At that time, President Franklin D. Roosevelt preferred War for National Survival, and the Soviets called it the Great Patriotic War -- but World War II is the name that stuck.

Another complication is that different parties use different names. I have no idea what name Mexican history books use for our Mexican War, but I do know that whenever I refer to the American Civil War in a column, I can count on getting email from a Son of the Confederacy who insists that it was really the War Between the States.

Neither name is really accurate. Civil wars are usually fought between factions for the control of the entire country; here, the South wanted independence, not control of New England and the Midwest. Nor was it a War Between the States, either. Michigan did not fight Arkansas, nor did South Carolina battle Massachusetts. By and large, the battles were between national armies.

Thus, something like the War of Attempted Southern Independence would be a more accurate name.

That said, we should note that current conflict in Iraq has no popular name. The Pentagon has christened it Operation Iraqi Freedom, but I suspect that's too much of a mouthful to catch on for everyday use. One TV network employs War With Iraq, and another shifts prepositions to War In Iraq.

Other possibilities I've heard around town include Return of the Republican Guard, Son of Saddam, Gulf War: The Sequel, and my favorite, Bush War II.

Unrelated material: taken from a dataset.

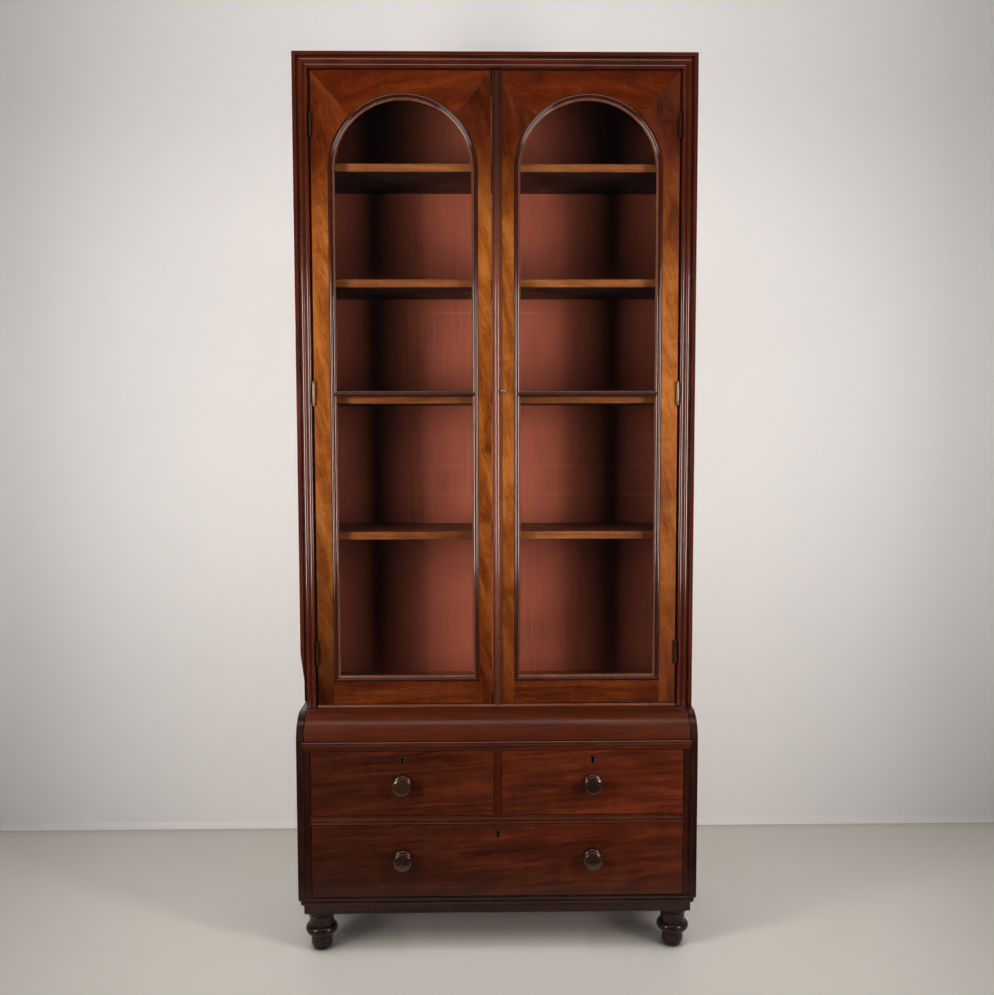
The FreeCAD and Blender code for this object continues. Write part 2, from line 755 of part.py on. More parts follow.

Bush War I was called Desert Storm by its planners. Now observe that most of Colorado is a desert (any place with an average annual precipitation of less than 20 inches qualifies as some form of desert, and our statewide average is about 17 inches). And we just had a big storm, which may explain why I have received some inquiries as to how our desert storm might be quantified in military terms.

Although I have read that tropical hurricanes unleash the power of thousands of hydrogen bombs, I've never encountered the formulas for comparing natural storms to man-made destruction.

Thus what follows is my original reckoning. I was a pretty good math student, until I encountered calculus anyway, and I haven't been in a math class for 35 years.

To pick up where I left off, I used the same tools as I did then: a Pickett Model N-1010-ES slide rule with a 1959 copyright, and the CRC Standard Mathematical Tables, Student Edition of 1965. (I checked the work with a calculator and a computer spreadsheet, though, and got the same results).

Let's start by assuming that our desert storm dumped, on average, snow with a moisture equivalent of four inches. We'll also assume that it affected a quarter of the state, approximately 25,000 square miles or 16 million acres, and that the snow fell from clouds about 5,000 feet above the ground.

That means a water volume of 5.3 million acre-feet, or 230 billion cubic feet. A cubic foot of water weighs 62.3 pounds, so that works out to 14.4 trillion pounds. Multiply by the 5,000 feet that it fell from the clouds, and energy released by the storm is 72 quadrillion foot-pounds.

Since we're studying war now, what does that mean in military terms? The starting unit is the energy released by the explosion of one ton of trinotrotoluene, and setting off a ton of TNT releases 4.2 billion joules. Convert that metric measure to something comprehensible, and it's 3 billion foot-pounds.

Divide that into our desert storm's energy, and we get 24 million tons of TNT, or 24,000 kilotons, or 24 megatons.

Hydrogen bombs run in the megaton range. The Hiroshima atomic bomb released about 18 kilotons in 1945, and thus our storm released the same energy as 1,300 of those devastating bombs, When you reckon it that way, it's easy to understand why there was so much damage -- even though our desert storm was just an act of nature, not a deliberate effort to produce damage.